2012-02-01 Thread Vishvananda Ishaya
Nice summary.  As you said ldap structures are going to vary by company.  I am 
curious if AD has a standard way of dealing with this that we could use. FWIW, 
the nova deprecated ldap auth code uses subtrees for roles, and yes it is 
painful, but it might be the way to go if we want something quick and we assume 
organizations are going to have to write their own version anyway.

Vish

On Feb 1, 2012, at 7:56 PM, Adam Young wrote:

 As part of the effort to get LDAP support into Keystone Light,  we had a bit 
 of a design discussion on IRC.  The discussion focused on Roles, and I would 
 like to sum up what was said in that discussion.
 
 When we talk about Roles,  we mean the permissions a given user has in a 
 given tenant.  As such,  it is a three way relationship, and LDAP does not 
 handle those well.  Group member ship is done using a multivalued attribute,  
 such that a Group has a list of users in an attribute named members.
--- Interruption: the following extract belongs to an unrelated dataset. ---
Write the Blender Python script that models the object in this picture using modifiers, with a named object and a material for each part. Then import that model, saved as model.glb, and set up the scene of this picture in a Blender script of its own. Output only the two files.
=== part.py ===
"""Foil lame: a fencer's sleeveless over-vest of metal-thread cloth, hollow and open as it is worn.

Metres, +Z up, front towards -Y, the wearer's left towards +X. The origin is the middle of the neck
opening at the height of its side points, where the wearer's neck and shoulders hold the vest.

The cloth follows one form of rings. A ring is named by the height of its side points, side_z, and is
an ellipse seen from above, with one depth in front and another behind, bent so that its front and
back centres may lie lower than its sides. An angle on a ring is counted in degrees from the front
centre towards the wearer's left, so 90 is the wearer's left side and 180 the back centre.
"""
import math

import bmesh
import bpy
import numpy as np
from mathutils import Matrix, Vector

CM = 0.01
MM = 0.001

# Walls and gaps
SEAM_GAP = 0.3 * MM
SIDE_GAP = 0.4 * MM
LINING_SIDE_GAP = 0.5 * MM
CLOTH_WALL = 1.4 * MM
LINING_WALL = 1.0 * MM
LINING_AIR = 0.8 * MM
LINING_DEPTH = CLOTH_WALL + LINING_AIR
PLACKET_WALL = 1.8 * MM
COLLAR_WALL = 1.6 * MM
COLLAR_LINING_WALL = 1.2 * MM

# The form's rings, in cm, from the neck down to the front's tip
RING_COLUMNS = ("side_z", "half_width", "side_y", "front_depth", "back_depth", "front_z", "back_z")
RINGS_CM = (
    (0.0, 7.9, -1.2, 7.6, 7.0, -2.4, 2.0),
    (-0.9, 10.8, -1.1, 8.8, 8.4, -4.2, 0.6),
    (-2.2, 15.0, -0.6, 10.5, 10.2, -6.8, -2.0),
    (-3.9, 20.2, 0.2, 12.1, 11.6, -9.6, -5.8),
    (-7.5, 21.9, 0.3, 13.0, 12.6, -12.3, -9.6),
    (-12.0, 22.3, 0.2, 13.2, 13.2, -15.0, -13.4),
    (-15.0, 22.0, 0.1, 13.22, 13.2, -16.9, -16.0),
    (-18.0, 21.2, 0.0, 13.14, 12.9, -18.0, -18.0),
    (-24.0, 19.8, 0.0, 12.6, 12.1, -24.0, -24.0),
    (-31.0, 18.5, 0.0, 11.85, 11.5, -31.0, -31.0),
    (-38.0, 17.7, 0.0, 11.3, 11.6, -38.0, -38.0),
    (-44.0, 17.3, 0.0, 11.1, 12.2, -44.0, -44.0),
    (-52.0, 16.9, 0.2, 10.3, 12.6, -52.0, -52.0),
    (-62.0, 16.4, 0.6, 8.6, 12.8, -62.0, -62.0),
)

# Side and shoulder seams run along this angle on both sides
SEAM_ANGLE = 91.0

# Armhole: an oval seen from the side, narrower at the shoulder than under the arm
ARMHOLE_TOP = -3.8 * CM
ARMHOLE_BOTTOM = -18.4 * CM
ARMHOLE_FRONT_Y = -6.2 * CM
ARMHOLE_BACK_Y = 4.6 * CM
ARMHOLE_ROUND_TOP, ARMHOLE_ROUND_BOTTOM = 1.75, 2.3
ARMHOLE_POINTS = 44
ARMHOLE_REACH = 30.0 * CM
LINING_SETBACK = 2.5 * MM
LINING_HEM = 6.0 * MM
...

 This cannot be extended to roles directly,  as the attribute would have to 
 hold two values:  the user,  and the role.   One proposal was to do just 
 that: to append the role name on to the user name,  and them as a single 
 string inside a single attribute.  A drawback to this approach is that the 
 LDAP rules have no way of enforcing that the values placed into the 
 concatenated string are valid values.  Another drawback is that the parsing 
 of the string is then placed on the system that consumes the roles.
 
 
 Groups can be containers of other objects.  As such, another alternative is 
 to put a collection of  roles under the tenant group,  and then to add the 
 user names to each of the roles.The drawback to this approach is that the 
 tenant then becomes a subtree, and the management of subtrees is more 
 involved in  LDAP than the management of single objects.   
 
 
 Roles tend to map to permissions on external objects.  For example,  a role 
 might indicate that a given user can create a new network inside of quantum,  
 or deploy a new template image into glance.  If the set of roles is known 
 a-priori,  they could be done as a set of attributes on the tenant group. 
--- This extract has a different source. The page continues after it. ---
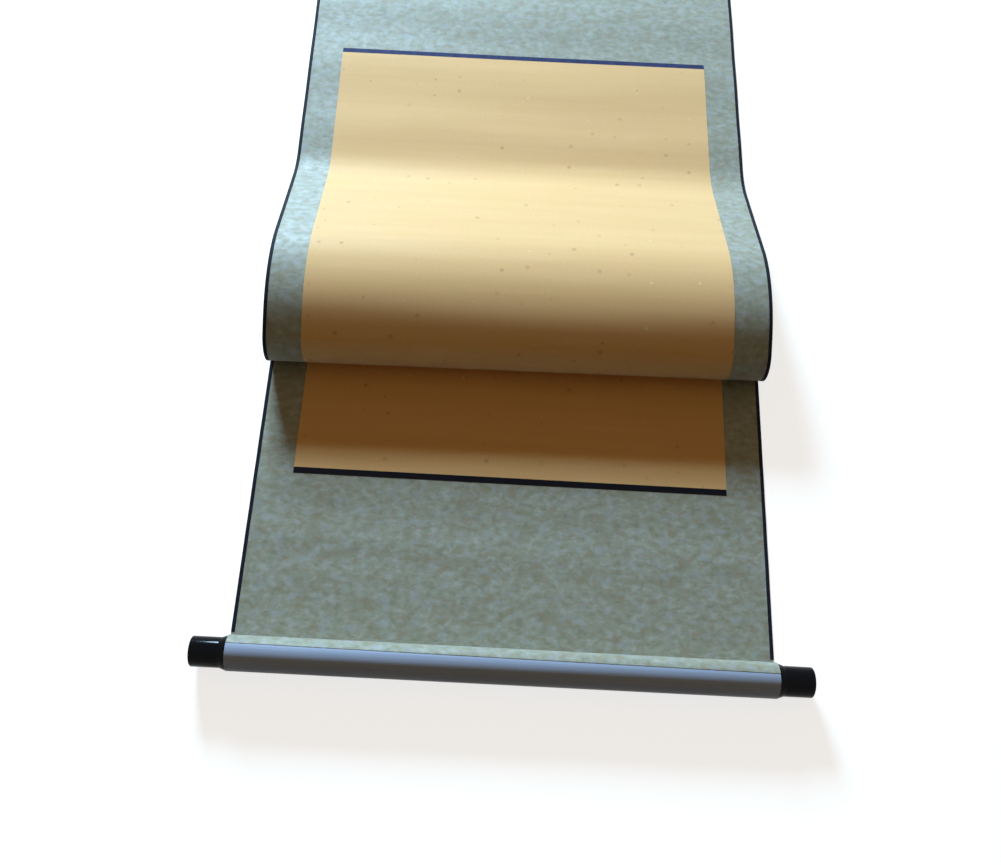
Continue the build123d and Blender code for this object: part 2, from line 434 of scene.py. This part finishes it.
def mottled_paper(name, flat):
    """Mounting paper: small grey-green, blue-grey and olive-brown blotches on a fibrous ground."""
    material, tree, shader = new_material(
        name, Specular_Ior_Level=0.15, Sheen_Weight=0.5, Sheen_Roughness=0.55
    )
    cloud = noise(tree, place_on(tree, flat, (150, 200, 200)), detail=2, roughness=0.55, distortion=0.3)
    ground = stops(
        tree, cloud,
        (0.30, colour(124, 124, 101)),
        (0.43, colour(137, 138, 117)),
        (0.55, colour(145, 146, 128)),
        (0.70, colour(156, 158, 147)),
    )
    patch = noise(tree, place_on(tree, flat, (42, 76, 76)), detail=2, roughness=0.5, distortion=0.5)
    ground = mixed(tree, between(tree, patch, 0.48, 0.66, 0, 0.42), ground, colour(126, 119, 92))
    brown = noise(tree, place_on(tree, flat, (115, 175, 175.5)), detail=1, roughness=0.5, distortion=0.6)
    ground = mixed(tree, between(tree, brown, 0.54, 0.70, 0, 0.50), ground, colour(137, 117, 86))
    blue = noise(tree, place_on(tree, flat, (95, 130.5, 130)), detail=1, roughness=0.5)
    ground = mixed(tree, between(tree, blue, 0.54, 0.70, 0, 0.40), ground, colour(149, 152, 154))
    fibre = noise(tree, place_on(tree, flat, (700, 1900, 1900)), detail=2)
    ground = mixed(tree, between(tree, fibre, 0.3, 0.7, 0, 0.05), ground, colour(214, 206, 182))
    tree.links.new(ground, shader.inputs["Base Color"])
    tree.links.new(between(tree, cloud, 0.3, 0.7, 0.54, 0.46), shader.inputs["Roughness"])
    relief(tree, shader, maths(tree, "ADD", maths(tree, "MULTIPLY", fibre, 0.3), cloud), 0.02 * mm)
    return material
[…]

  The drawback with this approach is that  making changes to the LDAP schema 
 after deployment is generally not allowed in large organizations, so adding a 
 new role would be impossible.
 
 If the objects being managed were entirely within the Directory Server, one 
 possible solution would be to use the Directory servers access controls to 
 manage who could do what.  For example,  in order for a user to be able to 
 create a new network, they wound need write access to the networks collection 
 for their tenancy.  The reason we cannot do that is that many of the objects 
 are maintained in external databases,  and not in the directory server.  
 Plus,  the access controls for LDAP are not guaranteed to   be consistent 
 across different LDAP management systems.
 
 One point that came up repeatedly is that different organizations are going 
 to have very different LDAP structures,  and the Keystone architecture would 
 ideally be flexible enough to map to what any given organization has 
 implemented, albeit with some customization.